Mini-Project 1: Crypto #
The primary goal of this assignment is to provide an introduction to using cryptographic APIs. Specifically, you will need to specify a secure mode of operation (we are using GCM), correctly generate and use initialization vectors, and ensure both message integrity and confidentiality. You will also be getting first-hand experience in how Diffie-Hellman works, and its susceptibility to on-path attacks.
- Mini-Project 1 is due Fri, Sep 13 - 11:59pm on or before 11:59:59pm EST.
- The assignment will be submitted via GradeScope. If your GradeScope account was not automatically created and linked, click on the “Mini-Project 1” assignment in Moodle and it should set you up.
- Contact the TA and Instructor if you are having trouble.
Points: Mini-Project 1 has a maximum of 100 points with an additional 10 points for extra credit.
Collaboration:
- You may not collaborate on this mini-project. The project should be done individually.
- You may search the Internet for help, but you may not copy (either copy-and-paste or manual typing) code from another source.
- You may use code from the official Python documentation, PyCryptodome documentation, or from the instructor or TAs.
Posting Solutions: You are explicitly forbidden from posting your solution in a public form (e.g., GitHub). If you need to share your solution as part of a job interview, you should create a private repository and grant that individual access. Please ask the instructor if you have any questions or concerns.
Programming Language: You are expected to use Python 3 for this assignment (not Python 2). Exceptions will be made on a per-student basis in collaboration with the TA (the assignment can not be automatically graded and partial credit may be limited).
- The Python 3 documentation for sockets and PyCryptodome will be very helpful for this assignment.
- Note that while PyCryptodome replaces the no longer maintained (and insecure) PyCrypto module, some source code analysis tools (e.g., bandit) suggest that PyCryptodome should only be used when compatibility with PyCrypto is needed. If you are developing a new project, you are encouraged to use pyca/cryptography which doesn’t ask developers to deal with low-level cryptographic primitives. Well … it exposes them through a hasmat API. For the purposes of this assignment, I’d like you to get some experience with the primitives.

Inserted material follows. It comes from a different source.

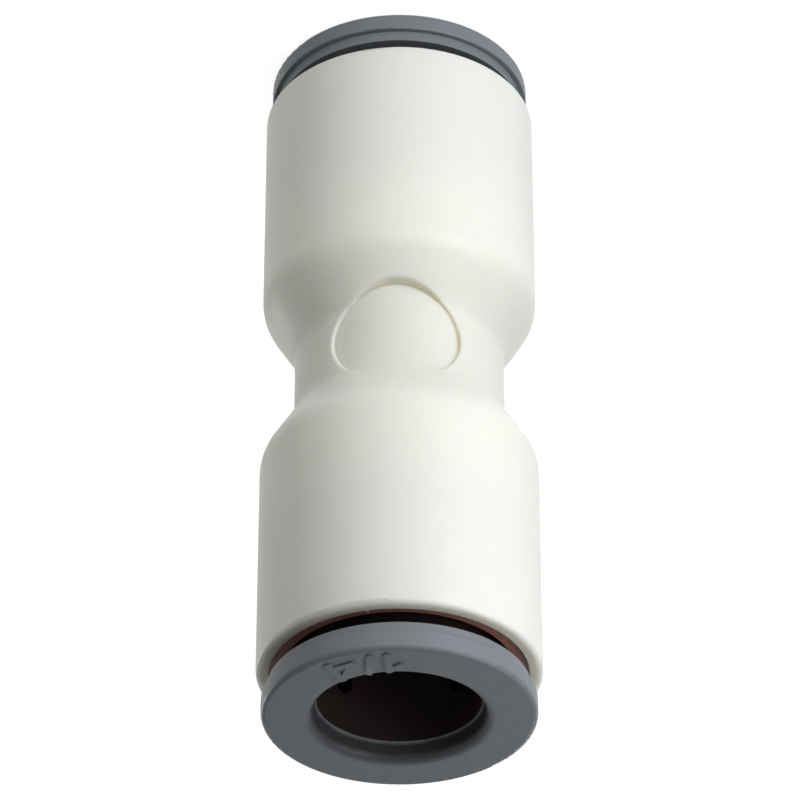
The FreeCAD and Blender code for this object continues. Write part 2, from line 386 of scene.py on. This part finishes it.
def grey_polymer():
    """The collets. Their lead-in is painted darker than the face as shade, and the bore and the sleeve,
    which lie between the rings, are painted near black with the rings' brown, as shade and light reflected
    off the rings. The lead-in's ledge is painted as a broken pale line, a highlight where its edge catches
    light."""
    finish = Finish("grey_polymer", COLLET_SURFACE)
    x, y, z = finish.axes()
    from_axis = length_of(x, y)
    depth = MIDDLE - abs(z - MIDDLE)
    outside = finish.blend(finish.noise(per_mm=1.1, detail=4, roughness=0.6), *COLLET_TONES)
    # the lead-in is painted dark, as shade in the bore's mouth
    with_lead_in_shade = finish.blend(finish.ramp(from_axis, *LEAD_IN_BY_RADIUS), LEAD_IN_SHADE_TONE, outside)
    # the bore and the sleeve are painted near black and brown, as shade and light reflected off the rings
    bore = finish.ramp(from_axis, *BORE_BY_RADIUS)
    sleeve = finish.ramp(depth, *SLEEVE_BY_DEPTH)
    with_bore_shade = finish.blend(bore.maths("MAXIMUM", sleeve), with_lead_in_shade, BORE_SHADE_TONE)
    # the ledge is painted as a broken pale line, a highlight where its edge catches light
    ledge = finish.band(from_axis, *LEDGE_BY_RADIUS) * finish.band(depth, *LEDGE_BY_DEPTH)
    highlight_share = finish.drift(finish.noise(per_mm=1.4, detail=2), low=0.2, high=0.6)
    finish.set("Base Color", finish.blend(ledge * highlight_share, with_bore_shade, LEDGE_HIGHLIGHT_TONE))
    finish.set("Roughness", finish.drift(finish.noise(per_mm=2.2, detail=3), low=0.38, high=0.50))
    grain = finish.noise(per_mm=6.0, detail=3, roughness=0.6)
    sway = finish.noise(per_mm=1.3, detail=2)
    finish.bump(grain + sway * COLLET_SWAY, depth_mm=0.006)
    return finish.material


def brown_polymer():
    finish = Finish("brown_polymer", {"Roughness": 0.38})
    finish.set("Base Color", finish.blend(finish.noise(per_mm=2.0, detail=3), *RING_TONES))
    finish.bump(finish.noise(per_mm=7.0, detail=2), depth_mm=0.005)
    return finish.material


def sprung_steel():
    finish = Finish("sprung_steel", {"Metallic": 1.0})
    brushed = finish.noise(per_mm=10.0, detail=3, roughness=0.6, stretch=BRUSH_STRETCH)
    finish.set("Base Color", finish.blend(brushed, *STEEL_TONES))
    finish.set("Roughness", finish.drift(brushed, low=0.22, high=0.40))
    finish.bump(brushed, depth_mm=0.003)
    return finish.material


def black_polymer():
    finish = Finish("black_polymer", {})
    cloud = finish.noise(per_mm=1.6, detail=3)
    finish.set("Base Color", finish.blend(cloud, *WASHER_TONES))
    finish.set("Roughness", finish.drift(cloud, low=0.45, high=0.6))
    finish.bump(finish.noise(per_mm=8.0, detail=2), depth_mm=0.005)
    return finish.material


def black_rubber():
    finish = Finish("black_rubber", {})
    cloud = finish.noise(per_mm=2.4, detail=4, roughness=0.6)
    finish.set("Base Color", finish.blend(cloud, *RUBBER_TONES))
    finish.set("Roughness", finish.drift(cloud, low=0.6, high=0.8))
    finish.bump(finish.noise(per_mm=12.0, detail=2), depth_mm=0.008)
    return finish.material


def finish_nodes():
    """Give every CAD piece its finish; a piece and its twin at the other end have the same."""
    finishes = {
        "body": white_polymer(),
        "collet": grey_polymer(),
        "retaining_ring": brown_polymer(),
        "grip_ring": sprung_steel(),
        "support_washer": black_polymer(),
        "seal": black_rubber(),
    }
    for name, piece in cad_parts.items():
        kind = name.removeprefix("top_").removeprefix("bottom_")
        piece.data.materials.clear()
        piece.data.materials.append(finishes[kind])
    return finishes


def open_mesh(select_mode):
    """Enter edit mode on the active piece with nothing selected."""
    bpy.ops.object.mode_set(mode="EDIT")
    bpy.ops.mesh.select_mode(type=select_mode)
    bpy.ops.mesh.select_all(action="DESELECT")
    return bmesh.from_edit_mesh(bpy.context.active_object.data)


def close_mesh():
    bpy.ops.object.mode_set(mode="OBJECT")


def select_only(piece):
    bpy.ops.object.select_all(action="DESELECT")
    piece.select_set(True)
    bpy.context.view_layer.objects.active = piece


def apply_modifier(piece, kind, **settings):
    modifier = piece.modifiers.new(kind.lower(), kind)
    for name, value in settings.items():
        setattr(modifier, name, value)
    bpy.ops.object.modifier_apply(modifier=modifier.name)


def settle(piece, name, material, body):
    """Take a piece that was modelled in millimetres into the frame, and say what it is."""
    piece.name = name
    piece.data.name = name
    select_only(piece)
    bpy.ops.transform.resize(value=(MM, MM, MM), center_override=(0, 0, 0))
    bpy.ops.object.transform_apply(location=True, rotation=True, scale=True)
    bpy.ops.object.shade_smooth_by_angle(angle=SHARP_ANGLE)
    piece.data.materials.append(material)
    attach(piece, body)


def add_stroke(start, end, base, top):
    """A bar with round ends that stands on the collet's face."""
    along = end - start
    middle = (start + end) / 2
    bpy.ops.mesh.primitive_cube_add(
        size=1,
        location=(middle.x, middle.y, (base + top) / 2),
        rotation=(0, 0, math.atan2(along.y, along.x)),
        scale=(along.length + MARK_STROKE, MARK_STROKE, top - base),
    )
    bar = bpy.context.active_object
    bpy.ops.object.transform_apply(location=True, rotation=True, scale=True)
    shape = open_mesh("EDGE")
    for edge in shape.edges:
        low, high = edge.verts
        edge.select = (low.co - high.co).xy.length < SAME_FROM_ABOVE
    bmesh.update_edit_mesh(bar.data)
    bpy.ops.mesh.bevel(offset=MARK_END_ROUND, segments=MARK_END_SEGMENTS, affect="EDGES")
    close_mesh()
    return bar


def add_character(angle, lines):
    """One character's strokes, each a bar of its own."""
    turn = math.radians(angle)
    outwards = Vector((math.sin(turn), -math.cos(turn)))
    rightwards = Vector((math.cos(turn), math.sin(turn)))
    strokes = []
    for line in lines:
        start, end = ((MARK_FOOT_R - up) * outwards + right * rightwards for right, up in line)
        strokes.append(add_stroke(start, end, HEIGHT - MARK_SINK, HEIGHT + MARK_RAISE))
    return strokes


def add_size_mark(name, material, body, turned):
    """Model the mark on the top face, and turn it over for the bottom face."""
    strokes = [stroke for angle, lines in MARK_CHARACTERS.items() for stroke in add_character(angle, lines)]
    mark = strokes[0]
    select_only(mark)
    for stroke in strokes[1:]:
        apply_modifier(mark, "BOOLEAN", operation="UNION", solver="EXACT", object=stroke)
        bpy.data.objects.remove(stroke)
    apply_modifier(mark, "BEVEL", width=MARK_EDGE, segments=MARK_EDGE_SEGMENTS,
                   limit_method="ANGLE", angle_limit=MARK_EDGE_ANGLE)
    if turned:
        bpy.ops.transform.rotate(value=math.pi, orient_axis="X", center_override=(0, 0, MIDDLE))
    settle(mark, name, material, body)


def add_flash(material):
    turn = math.radians(FLASH_ANGLE)
    outwards = Vector((math.sin(turn), -math.cos(turn), 0))
    height = HEIGHT - MOUTH_DEPTH_BELOW_FACE - FLASH_R
    root = outwards * (MOUTH_R + FLASH_ROOT_SINK) + Vector((0, 0, height))
    tip = root - outwards * FLASH_LENGTH
    bpy.ops.mesh.primitive_cone_add(
        vertices=FLASH_SIDES, radius1=FLASH_R, radius2=FLASH_TIP_R, depth=FLASH_LENGTH,
        location=(root + tip) / 2, rotation=(-outwards).to_track_quat("Z", "Y").to_euler(),
    )
    curl = bpy.context.active_object
    bpy.ops.object.transform_apply(location=True, rotation=True, scale=True)
    shape = open_mesh("VERT")
    for vertex in shape.verts:
        vertex.select = (vertex.co - tip).length < SAME_AS_TIP
    bmesh.update_edit_mesh(curl.data)
    bpy.ops.transform.translate(value=FLASH_TIP_SHIFT)
    bpy.ops.mesh.select_all(action="SELECT")
    bpy.ops.mesh.subdivide(number_cuts=FLASH_CUTS, smoothness=FLASH_SMOOTHNESS)
    close_mesh()
    settle(curl, "mouth_flash", material, "connector")


def look_at(thing, place, target, roll=0.0):
    ahead = (target - place).to_track_quat("-Z", "Y").to_matrix().to_4x4()
    thing.matrix_world = Matrix.Translation(place) @ ahead @ Matrix.Rotation(math.radians(roll), 4, "Z")


def direction(azimuth, elevation):
    """Azimuth 0 is the front, -Y; a positive azimuth is towards +X."""
    turn, rise = math.radians(azimuth), math.radians(elevation)
    return Vector((math.sin(turn) * math.cos(rise), -math.cos(turn) * math.cos(rise), math.sin(rise)))


def add_camera():
    data = bpy.data.cameras.new("camera")
    data.lens, data.sensor_width = CAMERA_LENS, CAMERA_SENSOR
    data.clip_start, data.clip_end = CAMERA_CLIP
    camera = bpy.data.objects.new("camera", data)
    bpy.context.scene.collection.objects.link(camera)
    target = Vector((AIM_ASIDE, 0, AIM_HEIGHT))
    place = target + CAMERA_DISTANCE * direction(CAMERA_AZIMUTH, CAMERA_ELEVATION)
    look_at(camera, place, target, CAMERA_ROLL)
    bpy.context.scene.camera = camera


def add_lamp(name, azimuth, distance, height, size, level, colour, gloss=True):
    data = bpy.data.lights.new(name, "AREA")
    data.shape = "RECTANGLE"
    data.size, data.size_y = size
    data.energy = level * (math.pi * distance) ** 2
    data.color = colour
    lamp = bpy.data.objects.new(name, data)
    bpy.context.scene.collection.objects.link(lamp)
    lamp.visible_camera = False
    lamp.visible_glossy = gloss
    place = math.sqrt(distance**2 - height**2) * direction(azimuth, 0) + Vector((0, 0, height))
    look_at(lamp, place, Vector((0, 0, min(height, MIDDLE * MM))))


def add_world():
    """A sky with no light near the horizon, which is plain white where it is seen or mirrored."""
    world = bpy.data.worlds.new("studio")
    bpy.context.scene.world = world
    world.use_nodes = True
    sky = Nodes(world.node_tree)
    place = sky.add("ShaderNodeTexCoord", output="Generated")
    up = sky.add("ShaderNodeSeparateXYZ", inputs={0: place}, output="Z")
    inputs = {"Value": up, "From Min": SKY_STARTS, "From Max": SKY_FULL, "To Max": SKY_LEVEL}
    level = sky.add("ShaderNodeMapRange", {"clamp": True}, inputs)
    background = world.node_tree.nodes["Background"]
    background.inputs["Color"].default_value = (1, 1, 1, 1)
    sky.feed(background.inputs["Strength"], level + sky.seen_directly() * (1 - level))


def add_floor():
    bpy.ops.mesh.primitive_plane_add(size=FLOOR_SIZE)
    floor = bpy.context.active_object
    floor.name = "floor"
    finish = Finish("floor", {"Roughness": 1.0, "Base Color": FLOOR_COLOUR, "Specular IOR Level": 0.0})
    glow = finish.add("ShaderNodeEmission", inputs={"Strength": finish.seen_directly() * FLOOR_GLOW})
    both = finish.add("ShaderNodeAddShader", inputs={0: finish.surface.outputs[0], 1: glow})
    finish.feed(finish.tree.nodes["Material Output"].inputs["Surface"], both)
    floor.data.materials.append(finish.material)


bpy.ops.object.select_all(action="DESELECT")
finishes = finish_nodes()
add_size_mark("top_size_mark", finishes["collet"], "top_release_collet", turned=False)
add_size_mark("bottom_size_mark", finishes["collet"], "bottom_release_collet", turned=True)
add_flash(finishes["body"])
add_camera()
for lamp_name, lamp in LAMPS.items():
    add_lamp(lamp_name, **lamp)
add_world()
add_floor()

bpy.context.scene.view_settings.view_transform = "Standard"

Using a Single Host: While we are performing network socket programming, you can test all parts on a single host. Use localhost
for the destination server and it will work. For Part 4, you will need to specify different ports for the proxy and the server, since two processes cannot listen on the same port on the same host.
Submission #
You should submit to GradeScope a README
text file containing your name and UnityID, as well as the Python 3 source code files for parts 1-5 (5 is optional).
- The filenames for the source code files are specified in each part:
uft
,eft
,eft-dh
,dh-proxy
, andlj-proxy
. - Note that there is no .py on the ends of these filenames; however, adding .py is okay.
Autograder: This assignment uses an autograder that will automatically grade your work. You will submit your program for autograding to GradeScope.
- Any program that does not have a perfect score will be manually graded after the due date.
- If you find a bug with the autograder, please notify the TA.
Autograder Environment:
- PyCryptodome is the only additional python package that is installed by default. No additional packages should be required to complete the assignment.
- If your program needs additional packages, you may include a requirements.txt file with your submission and the additional packages will be installed from PyPI using pip before your program is executed.
Part 1 (25 points): Unencrypted File Transfer #
- Filename:
uft
oruft.py
In Part 1, you will use network sockets to transfer a file between hosts.
To simplify operation, the client will read a file from STDIN
and the server will “save” the file to STDOUT
.
Your code for the client and server must reside in the same Python script (uft
).
Your program must differentiate between client and server mode using command line arguments which must conform to the following format:
uft [-l PORT] [SERVER_IP_ADDRESS PORT]
For example, the following is an example execution.
[client]$ ./uft 127.0.0.1 9999 < some-file.txt
[server]$ ./uft -l 9999 > some-file.txt
Both programs must terminate after the file is sent. You may assume the server is started before the client.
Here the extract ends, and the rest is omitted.